In-house teams can manage monitoring, owned-content publishing, and review responses if they have SEO literacy and bandwidth. Agencies bring specialized experience in content placement on authoritative platforms, crisis communication strategy, and technical SEO tactics that accelerate ranking shifts. Decision criteria include the complexity of the damage, internal expertise, urgency, and whether leadership has time to oversee a multi-month project. Hybrid approaches—agency strategy with internal execution—often work well for mid-sized organizations.
Social profiles (LinkedIn, X, Facebook) often rank on page one for branded queries, making them valuable real estate you control. Active, professional social presence also seeds trust signals and can surface in Knowledge Panels.
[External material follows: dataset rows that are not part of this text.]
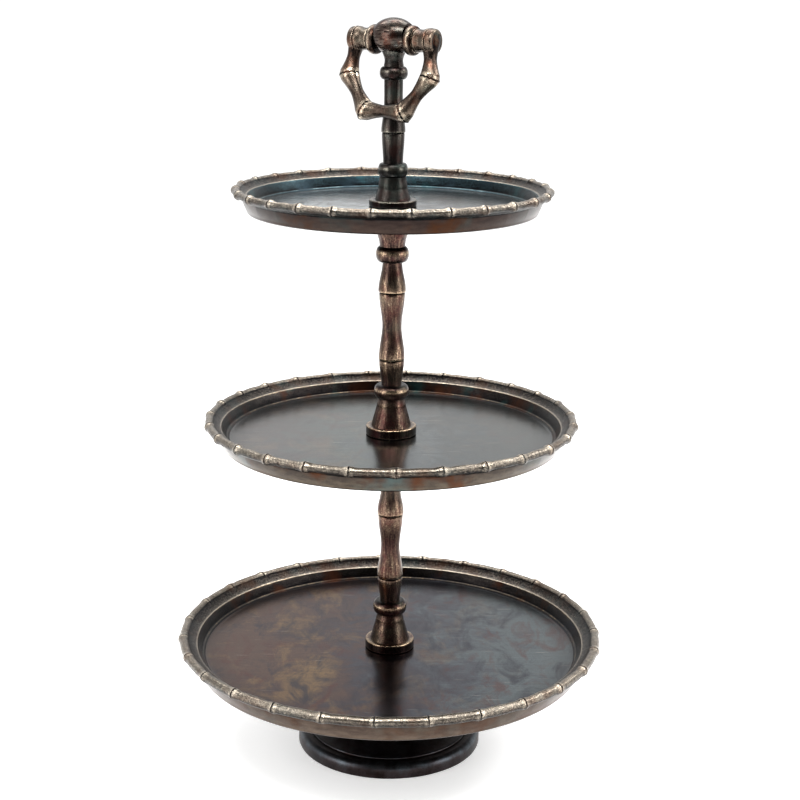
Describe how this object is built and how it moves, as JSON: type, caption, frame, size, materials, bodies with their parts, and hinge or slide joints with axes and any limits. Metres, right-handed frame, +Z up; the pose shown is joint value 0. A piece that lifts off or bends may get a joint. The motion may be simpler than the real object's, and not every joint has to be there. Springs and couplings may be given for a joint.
{
  "type": "tiered cake stand",
  "caption": "Tiered serving stand: round bamboo-rimmed trays on a cast bamboo centre post, pedestal foot below and swinging ring handle on top",
  "frame": {"origin": "on the stand's axis, at the surface that the foot rests on", "axes": "+Z up along the post; -Y towards the front, +X to the right seen from the front"},
  "size_m": [0.3563, 0.3562, 0.6072],
  "materials": {
    "foot": "dark oxidised patina on cast aluminium, satin",
    "bottom_tray": "cast aluminium with brown and teal heat patina, rim rubbed bright",
    "middle_tray": "cast aluminium with grey-green patina, rim rubbed bright",
    "top_tray": "cast aluminium with blue-green patina, rim rubbed bright",
    "lower_post": "cast aluminium with bronze patina, rubbed on the nodes",
    "upper_post": "cast aluminium with bronze patina, rubbed on the nodes",
    "handle_post": "cast aluminium with dark bronze patina",
    "ring_handle": "cast aluminium rubbed to warm pewter",
    "zinc": "zinc plated",
    "fibre": "red-brown vulcanised fibre"
  },
  "bodies": {
    "stand": {"foot": "foot", "foot_bolt": "zinc", "foot_washer": "zinc", "foot_lock_washer": "zinc", "foot_gasket": "fibre", "bottom_tray": "bottom_tray", "lower_post": "lower_post", "middle_gasket": "fibre", "middle_stud": "zinc", "middle_tray": "middle_tray", "upper_post": "upper_post", "top_gasket": "fibre", "top_stud": "zinc", "top_tray": "top_tray", "handle_post": "handle_post"},
    "ring": {"ring_handle": "ring_handle", "pivot_pin": "zinc"}
  },
  "joints": [
    {"name": "ring_swing", "type": "hinge", "parent": "stand", "child": "ring", "pos_m": [0, 0, 0.59002], "axis": [-0.848, 0.5299, 0], "range_deg": [0, 332]}
  ]
}
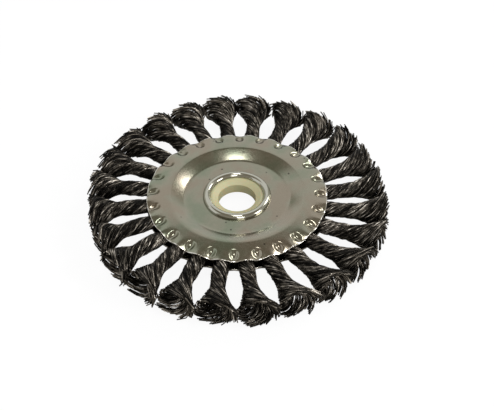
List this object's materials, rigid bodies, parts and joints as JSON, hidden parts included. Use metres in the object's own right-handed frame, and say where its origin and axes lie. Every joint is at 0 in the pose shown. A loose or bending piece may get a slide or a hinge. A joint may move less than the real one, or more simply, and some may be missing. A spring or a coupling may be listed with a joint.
{
  "type": "wire wheel brush",
  "caption": "Twist-knot wire wheel brush with crimped steel face plates, a rolled centre eyelet and a nylon reducer bush, for an angle or bench grinder.",
  "frame": {"origin": "on the arbor axis, midway through the wheel's thickness", "axes": "+Z along the arbor bore, +X through the middle of the first knot"},
  "size_m": [0.1262, 0.1263, 0.015],
  "materials": {
    "plate": "thin bright zinc plating over pressed sheet, with soft reflections",
    "eyelet": "bright zinc plating, polished by the rolling",
    "disc": "plain pressed steel, lightly oiled",
    "bush": "natural nylon, slightly waxy",
    "wire": "dark oil-tempered steel wire with thin glints"
  },
  "bodies": {
    "root": {"holding_disc": "disc", "face_plate_top": "plate", "face_plate_bottom": "plate", "eyelet": "eyelet", "reducer_bush": "bush", "knot_01": "wire", "knot_02": "wire", "knot_03": "wire", "knot_04": "wire", "knot_05": "wire", "knot_06": "wire", "knot_07": "wire", "knot_08": "wire", "knot_09": "wire", "knot_10": "wire", "knot_11": "wire", "knot_12": "wire", "knot_13": "wire", "knot_14": "wire", "knot_15": "wire", "knot_16": "wire", "knot_17": "wire", "knot_18": "wire", "knot_19": "wire", "knot_20": "wire", "knot_21": "wire", "knot_22": "wire", "knot_23": "wire", "knot_24": "wire"}
  },
  "joints": []
}
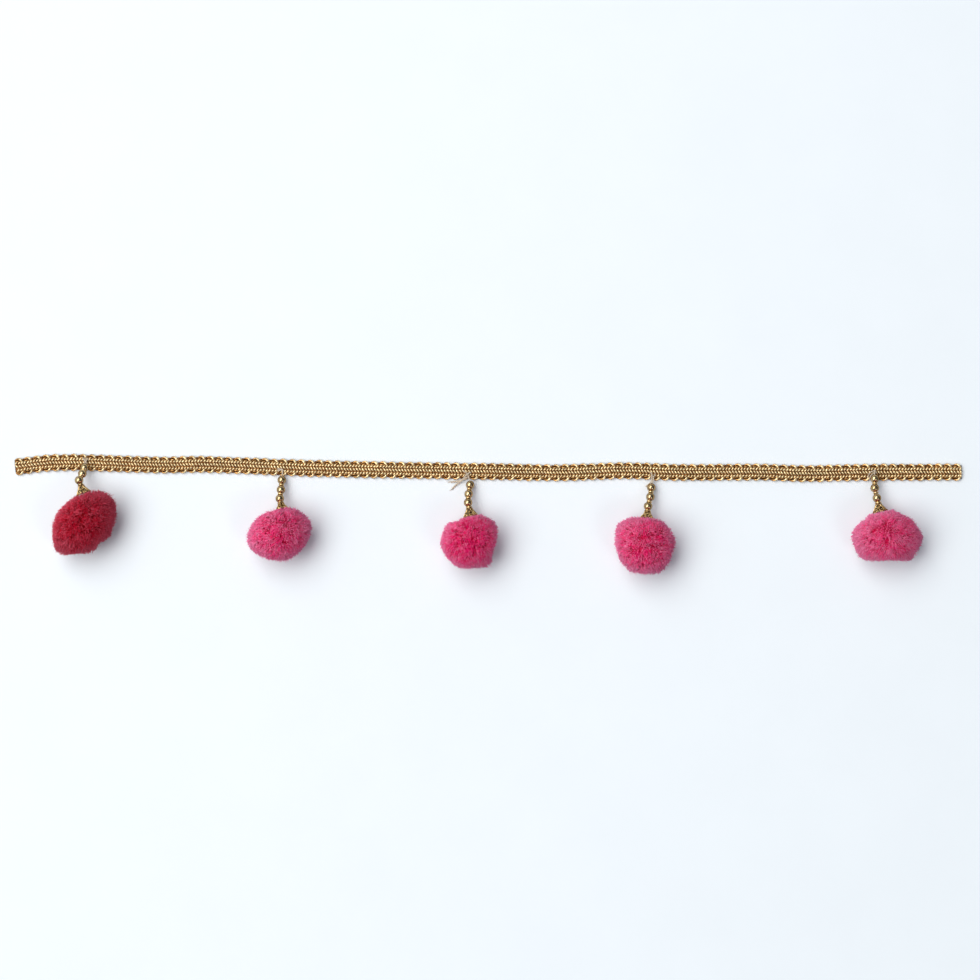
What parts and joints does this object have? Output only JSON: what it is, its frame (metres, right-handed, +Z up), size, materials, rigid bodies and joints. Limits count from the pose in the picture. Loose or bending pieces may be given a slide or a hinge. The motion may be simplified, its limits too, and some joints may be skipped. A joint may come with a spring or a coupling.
{
  "type": "pompom fringe trim",
  "caption": "Gold crocheted braid trim laid out flat, with beaded yarn pompoms hung along one edge under filigree bell caps.",
  "frame": {"origin": "middle of the braid's flat back, on the surface that the trim lies on", "axes": "+X along the braid, -Y from the braid towards the pompoms, +Z up out of the face of the trim"},
  "size_m": [0.3328, 0.0415, 0.0185],
  "materials": {
    "gold_braid": "crocheted metallic gold yarn with brown shade between the stitches",
    "cream_thread": "matt twisted cream thread",
    "gold_bead": "polished gold plate",
    "gold_cap": "antiqued gold plate, bright on the raised wires",
    "crimson_yarn": "matt cut yarn, deep crimson",
    "pink_yarn": "matt cut yarn, raspberry pink, lighter at the tips"
  },
  "bodies": {
    "root": {"braid": "gold_braid", "thread_1": "cream_thread", "thread_2": "cream_thread", "thread_3": "cream_thread", "thread_4": "cream_thread", "thread_5": "cream_thread", "bead_1_1": "gold_bead", "bead_1_2": "gold_bead", "bead_1_3": "gold_bead", "bead_2_1": "gold_bead", "bead_2_2": "gold_bead", "bead_2_3": "gold_bead", "bead_3_1": "gold_bead", "bead_3_2": "gold_bead", "bead_3_3": "gold_bead", "bead_4_1": "gold_bead", "bead_4_2": "gold_bead", "bead_4_3": "gold_bead", "bead_5_1": "gold_bead", "bead_5_2": "gold_bead", "bead_5_3": "gold_bead", "cap_1": "gold_cap", "cap_2": "gold_cap", "cap_3": "gold_cap", "cap_4": "gold_cap", "cap_5": "gold_cap", "pompom_1": "crimson_yarn", "pompom_2": "pink_yarn", "pompom_3": "pink_yarn", "pompom_4": "pink_yarn", "pompom_5": "pink_yarn"}
  },
  "joints": []
}
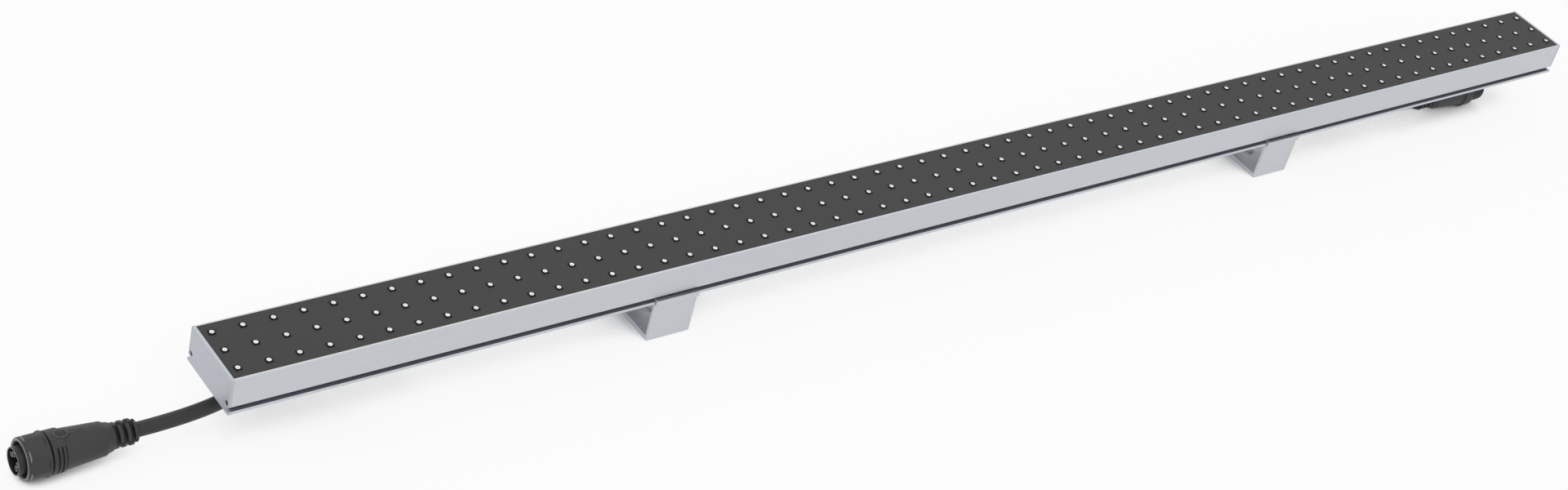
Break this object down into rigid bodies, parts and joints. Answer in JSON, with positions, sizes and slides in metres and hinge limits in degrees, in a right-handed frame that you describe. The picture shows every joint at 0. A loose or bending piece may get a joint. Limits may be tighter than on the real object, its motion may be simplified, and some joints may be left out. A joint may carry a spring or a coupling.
{
  "type": "led pixel tube",
  "caption": "Slim aluminium light bar with three rows of LEDs in black resin, two slide-on brackets, and a cable tail with a plug at each end.",
  "frame": {"origin": "on the surface under the brackets, below the middle of the bar", "axes": "+X along the bar towards the pin plug, +Z the way the light goes"},
  "size_m": [1.0962, 0.048, 0.0476],
  "materials": {
    "extrusion": "satin anodised",
    "cap_alloy": "satin painted",
    "bracket_alloy": "satin anodised",
    "led_body": "black moulded",
    "resin": "soft sheen casting",
    "circuit_board": "glass-fibre board",
    "chip_black": "moulded",
    "capacitor_can": "bright can",
    "terminal_green": "moulded",
    "seal_rubber": "matt",
    "screw_steel": "turned",
    "boot_rubber": "moulded matt",
    "core_copper": "stranded copper in sleeves",
    "cable_jacket": "satin jacket",
    "plug_moulding": "fine-grained moulding",
    "plug_insert": "moulded",
    "contact_metal": "plated",
    "nut_plastic": "satin moulded"
  },
  "bodies": {
    "bar": {"housing": "extrusion", "left_end_cap": "cap_alloy", "right_end_cap": "cap_alloy", "led_packages": "led_body", "black_resin": "resin", "led_board_1": "circuit_board", "led_board_2": "circuit_board", "led_board_3": "circuit_board", "led_board_4": "circuit_board", "left_driver_board": "circuit_board", "right_driver_board": "circuit_board", "driver_chips": "chip_black", "board_links": "chip_black", "driver_capacitors": "capacitor_can", "wire_terminals": "terminal_green", "left_end_seal": "seal_rubber", "right_end_seal": "seal_rubber", "end_cap_screws": "screw_steel", "cable_boots": "boot_rubber", "cable_cores": "core_copper", "cables": "cable_jacket", "plug_bodies": "plug_moulding", "socket_insert": "plug_insert", "pin_shell": "plug_insert", "socket_contacts": "contact_metal", "pin_contacts": "contact_metal"},
    "left_bracket": {"left_bracket": "bracket_alloy"},
    "right_bracket": {"right_bracket": "bracket_alloy"},
    "nut": {"coupling_nut": "nut_plastic"}
  },
  "joints": [
    {"name": "left_bracket_slide", "type": "slide", "parent": "bar", "child": "left_bracket", "axis": [1, 0, 0], "range_m": [-0.24, 0.2]},
    {"name": "right_bracket_slide", "type": "slide", "parent": "bar", "child": "right_bracket", "axis": [1, 0, 0], "range_m": [-0.2, 0.13]},
    {"name": "coupling_nut_spin", "type": "hinge", "parent": "bar", "child": "nut", "pos_m": [-0.588, -0.00255, 0.0115], "axis": [1, 0, 0], "continuous": true}
  ]
}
However, social media's primary impact is less about direct search ranking and more about shaping perception among audiences who discover you there, plus generating backlinks and mentions that indirectly support your SEO efforts.
Respond to every review where the complaint has substance or where silence might look like indifference to prospective customers reading your profile. Template replies feel insincere; invest time in personalized, empathetic responses that acknowledge specifics. For spam, obvious competitors, or abusive posts, flag them with the platform rather than engaging publicly. Consistent, thoughtful responses signal active management and often improve your aggregate rating's perception even if the star count stays flat.
Build systems that catch issues early: real-time alerts, regular review-site check-ins, internal escalation protocols, and a content publishing cadence that keeps positive, authoritative material flowing into search results. Train customer-facing teams to resolve complaints before they go public. Quarterly audits of your search footprint help you spot emerging threats and reinforce gains. Reputation management shifts from firefighting to maintenance when monitoring and proactive content become routine operational habits.